== PROMPT ==
Restate the span of lines that starts with the line containing "imported = [obj" and ends with the line containing "NOISE_SPREAD = (0.3, 0.7)", word for word, including both, with nothing else.

== PROVIDED DATA ==
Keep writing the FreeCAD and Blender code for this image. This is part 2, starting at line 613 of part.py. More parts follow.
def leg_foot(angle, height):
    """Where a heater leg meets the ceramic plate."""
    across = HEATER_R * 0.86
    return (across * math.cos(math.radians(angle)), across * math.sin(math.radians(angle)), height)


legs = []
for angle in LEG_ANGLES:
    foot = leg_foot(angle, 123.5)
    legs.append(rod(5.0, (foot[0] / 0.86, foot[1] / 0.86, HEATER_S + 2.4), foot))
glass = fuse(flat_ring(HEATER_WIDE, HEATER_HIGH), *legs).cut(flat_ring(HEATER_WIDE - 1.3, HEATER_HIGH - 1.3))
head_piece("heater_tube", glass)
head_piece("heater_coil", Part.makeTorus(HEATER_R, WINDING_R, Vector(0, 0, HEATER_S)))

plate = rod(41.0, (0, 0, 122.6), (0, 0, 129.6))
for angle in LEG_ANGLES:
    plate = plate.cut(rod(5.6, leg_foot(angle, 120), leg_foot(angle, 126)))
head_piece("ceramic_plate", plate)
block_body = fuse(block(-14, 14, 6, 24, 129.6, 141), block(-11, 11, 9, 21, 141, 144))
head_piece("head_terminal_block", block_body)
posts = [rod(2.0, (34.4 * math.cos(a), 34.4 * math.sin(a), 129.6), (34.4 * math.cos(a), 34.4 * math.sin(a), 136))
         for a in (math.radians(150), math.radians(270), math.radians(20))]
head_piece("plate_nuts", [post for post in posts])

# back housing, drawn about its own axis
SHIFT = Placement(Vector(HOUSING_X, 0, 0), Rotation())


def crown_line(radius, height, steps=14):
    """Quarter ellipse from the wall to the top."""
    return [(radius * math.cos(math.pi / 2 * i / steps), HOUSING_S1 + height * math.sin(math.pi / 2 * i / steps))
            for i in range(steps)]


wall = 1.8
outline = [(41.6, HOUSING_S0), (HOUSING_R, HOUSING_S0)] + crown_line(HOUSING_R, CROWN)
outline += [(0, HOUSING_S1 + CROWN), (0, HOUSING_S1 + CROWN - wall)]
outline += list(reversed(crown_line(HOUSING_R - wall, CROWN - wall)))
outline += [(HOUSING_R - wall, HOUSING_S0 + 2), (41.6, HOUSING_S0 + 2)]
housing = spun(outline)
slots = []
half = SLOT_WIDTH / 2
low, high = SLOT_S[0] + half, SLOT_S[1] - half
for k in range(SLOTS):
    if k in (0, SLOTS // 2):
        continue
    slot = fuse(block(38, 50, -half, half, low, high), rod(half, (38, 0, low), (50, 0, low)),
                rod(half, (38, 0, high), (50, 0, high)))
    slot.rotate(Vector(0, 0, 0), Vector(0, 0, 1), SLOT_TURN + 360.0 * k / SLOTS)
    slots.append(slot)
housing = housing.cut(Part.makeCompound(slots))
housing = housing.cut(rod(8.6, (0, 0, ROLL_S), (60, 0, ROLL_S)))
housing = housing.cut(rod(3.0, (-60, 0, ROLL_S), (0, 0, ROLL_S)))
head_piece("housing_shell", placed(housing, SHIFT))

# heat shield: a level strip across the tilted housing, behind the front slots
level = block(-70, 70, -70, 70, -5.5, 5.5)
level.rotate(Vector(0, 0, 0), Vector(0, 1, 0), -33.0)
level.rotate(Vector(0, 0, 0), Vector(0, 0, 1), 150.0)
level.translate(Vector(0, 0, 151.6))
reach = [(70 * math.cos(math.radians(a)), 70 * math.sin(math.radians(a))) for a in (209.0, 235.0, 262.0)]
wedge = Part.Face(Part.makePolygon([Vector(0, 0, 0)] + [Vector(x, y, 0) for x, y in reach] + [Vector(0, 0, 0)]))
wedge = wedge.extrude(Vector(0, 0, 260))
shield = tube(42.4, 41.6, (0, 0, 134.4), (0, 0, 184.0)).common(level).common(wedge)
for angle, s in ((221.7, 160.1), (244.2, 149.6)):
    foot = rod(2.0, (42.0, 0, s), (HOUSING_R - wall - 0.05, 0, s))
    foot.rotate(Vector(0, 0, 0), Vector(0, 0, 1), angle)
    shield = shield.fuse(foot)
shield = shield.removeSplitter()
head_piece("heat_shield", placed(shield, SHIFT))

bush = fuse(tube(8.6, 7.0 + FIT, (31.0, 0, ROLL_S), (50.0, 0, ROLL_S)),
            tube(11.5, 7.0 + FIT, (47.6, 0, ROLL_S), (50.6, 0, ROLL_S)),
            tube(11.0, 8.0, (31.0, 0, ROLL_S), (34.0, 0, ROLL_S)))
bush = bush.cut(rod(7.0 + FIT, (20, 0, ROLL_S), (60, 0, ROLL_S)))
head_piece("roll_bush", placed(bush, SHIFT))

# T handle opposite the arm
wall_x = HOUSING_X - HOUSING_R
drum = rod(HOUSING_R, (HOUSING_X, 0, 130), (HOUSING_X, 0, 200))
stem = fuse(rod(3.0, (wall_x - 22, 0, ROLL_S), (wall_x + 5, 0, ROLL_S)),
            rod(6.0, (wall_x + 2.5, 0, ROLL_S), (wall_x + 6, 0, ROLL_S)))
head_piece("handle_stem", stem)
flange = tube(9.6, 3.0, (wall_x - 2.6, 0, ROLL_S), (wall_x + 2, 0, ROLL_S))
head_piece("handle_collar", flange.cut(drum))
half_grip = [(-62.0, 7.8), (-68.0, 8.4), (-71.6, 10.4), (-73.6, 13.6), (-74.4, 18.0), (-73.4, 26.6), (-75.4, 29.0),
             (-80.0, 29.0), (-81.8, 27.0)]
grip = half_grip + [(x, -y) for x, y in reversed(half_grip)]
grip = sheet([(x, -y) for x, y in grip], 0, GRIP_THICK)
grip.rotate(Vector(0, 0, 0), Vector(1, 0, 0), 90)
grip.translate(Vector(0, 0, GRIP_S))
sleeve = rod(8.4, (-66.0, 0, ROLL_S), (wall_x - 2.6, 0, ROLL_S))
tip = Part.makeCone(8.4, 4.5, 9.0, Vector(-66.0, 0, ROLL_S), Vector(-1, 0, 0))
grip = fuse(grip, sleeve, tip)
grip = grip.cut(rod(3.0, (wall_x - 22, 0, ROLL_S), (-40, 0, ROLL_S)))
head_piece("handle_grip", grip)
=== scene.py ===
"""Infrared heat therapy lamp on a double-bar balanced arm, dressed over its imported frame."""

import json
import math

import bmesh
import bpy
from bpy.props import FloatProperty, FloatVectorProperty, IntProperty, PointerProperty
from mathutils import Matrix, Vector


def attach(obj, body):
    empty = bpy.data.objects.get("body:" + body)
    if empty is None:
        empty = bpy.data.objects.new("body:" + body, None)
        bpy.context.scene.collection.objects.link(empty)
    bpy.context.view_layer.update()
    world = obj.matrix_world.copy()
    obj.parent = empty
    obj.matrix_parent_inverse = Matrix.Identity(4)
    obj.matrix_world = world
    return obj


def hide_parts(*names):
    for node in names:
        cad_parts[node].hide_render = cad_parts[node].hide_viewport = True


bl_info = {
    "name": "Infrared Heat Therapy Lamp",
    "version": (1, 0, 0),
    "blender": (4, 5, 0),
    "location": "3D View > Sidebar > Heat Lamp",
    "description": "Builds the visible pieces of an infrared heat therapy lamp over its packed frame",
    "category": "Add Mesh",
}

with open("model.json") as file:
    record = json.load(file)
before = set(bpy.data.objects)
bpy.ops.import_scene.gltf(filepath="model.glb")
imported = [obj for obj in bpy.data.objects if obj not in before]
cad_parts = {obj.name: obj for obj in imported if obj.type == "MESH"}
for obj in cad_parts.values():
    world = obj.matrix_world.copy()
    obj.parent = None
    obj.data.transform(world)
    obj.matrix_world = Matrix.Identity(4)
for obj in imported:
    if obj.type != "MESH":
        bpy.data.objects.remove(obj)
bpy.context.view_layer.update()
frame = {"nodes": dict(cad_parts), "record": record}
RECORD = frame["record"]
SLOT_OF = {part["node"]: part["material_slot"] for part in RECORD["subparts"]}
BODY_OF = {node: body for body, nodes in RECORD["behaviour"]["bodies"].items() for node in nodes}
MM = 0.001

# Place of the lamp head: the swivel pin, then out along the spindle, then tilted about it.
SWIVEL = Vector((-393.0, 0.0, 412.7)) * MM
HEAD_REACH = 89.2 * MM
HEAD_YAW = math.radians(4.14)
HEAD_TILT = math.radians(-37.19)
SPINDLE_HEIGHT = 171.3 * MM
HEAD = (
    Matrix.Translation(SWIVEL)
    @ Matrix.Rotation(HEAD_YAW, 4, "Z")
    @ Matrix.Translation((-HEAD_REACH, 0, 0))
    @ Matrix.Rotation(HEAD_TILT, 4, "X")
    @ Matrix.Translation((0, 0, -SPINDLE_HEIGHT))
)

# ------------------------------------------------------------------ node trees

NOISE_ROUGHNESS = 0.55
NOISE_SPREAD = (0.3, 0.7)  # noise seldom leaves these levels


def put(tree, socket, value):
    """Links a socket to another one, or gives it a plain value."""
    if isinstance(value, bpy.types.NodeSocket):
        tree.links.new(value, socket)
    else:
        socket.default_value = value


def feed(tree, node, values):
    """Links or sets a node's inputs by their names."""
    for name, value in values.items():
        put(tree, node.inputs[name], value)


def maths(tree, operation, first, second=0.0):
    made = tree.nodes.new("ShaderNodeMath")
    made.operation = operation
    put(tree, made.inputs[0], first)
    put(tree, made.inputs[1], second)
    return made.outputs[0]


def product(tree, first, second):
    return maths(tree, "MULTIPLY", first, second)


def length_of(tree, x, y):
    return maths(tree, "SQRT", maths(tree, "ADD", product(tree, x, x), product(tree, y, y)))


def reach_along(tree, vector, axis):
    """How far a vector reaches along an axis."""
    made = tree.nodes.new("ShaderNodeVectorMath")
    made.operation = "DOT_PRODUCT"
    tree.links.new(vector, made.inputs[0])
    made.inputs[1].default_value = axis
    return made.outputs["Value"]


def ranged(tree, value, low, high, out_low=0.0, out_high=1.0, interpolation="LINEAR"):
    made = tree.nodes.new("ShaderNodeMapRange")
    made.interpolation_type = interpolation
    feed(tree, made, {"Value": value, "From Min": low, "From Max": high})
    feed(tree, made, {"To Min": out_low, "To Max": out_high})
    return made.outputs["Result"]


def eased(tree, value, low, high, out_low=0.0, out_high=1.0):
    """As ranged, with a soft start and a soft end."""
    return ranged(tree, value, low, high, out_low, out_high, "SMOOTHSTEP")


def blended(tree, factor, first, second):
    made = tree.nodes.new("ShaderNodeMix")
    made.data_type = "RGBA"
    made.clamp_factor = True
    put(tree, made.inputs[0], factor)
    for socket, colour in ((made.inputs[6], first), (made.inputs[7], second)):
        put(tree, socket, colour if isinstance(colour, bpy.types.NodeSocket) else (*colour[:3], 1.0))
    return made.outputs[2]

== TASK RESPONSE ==
imported = [obj for obj in bpy.data.objects if obj not in before]
cad_parts = {obj.name: obj for obj in imported if obj.type == "MESH"}
for obj in cad_parts.values():
    world = obj.matrix_world.copy()
    obj.parent = None
    obj.data.transform(world)
    obj.matrix_world = Matrix.Identity(4)
for obj in imported:
    if obj.type != "MESH":
        bpy.data.objects.remove(obj)
bpy.context.view_layer.update()
frame = {"nodes": dict(cad_parts), "record": record}
RECORD = frame["record"]
SLOT_OF = {part["node"]: part["material_slot"] for part in RECORD["subparts"]}
BODY_OF = {node: body for body, nodes in RECORD["behaviour"]["bodies"].items() for node in nodes}
MM = 0.001

# Place of the lamp head: the swivel pin, then out along the spindle, then tilted about it.
SWIVEL = Vector((-393.0, 0.0, 412.7)) * MM
HEAD_REACH = 89.2 * MM
HEAD_YAW = math.radians(4.14)
HEAD_TILT = math.radians(-37.19)
SPINDLE_HEIGHT = 171.3 * MM
HEAD = (
    Matrix.Translation(SWIVEL)
    @ Matrix.Rotation(HEAD_YAW, 4, "Z")
    @ Matrix.Translation((-HEAD_REACH, 0, 0))
    @ Matrix.Rotation(HEAD_TILT, 4, "X")
    @ Matrix.Translation((0, 0, -SPINDLE_HEIGHT))
)

# ------------------------------------------------------------------ node trees

NOISE_ROUGHNESS = 0.55
NOISE_SPREAD = (0.3, 0.7)  # noise seldom leaves these levels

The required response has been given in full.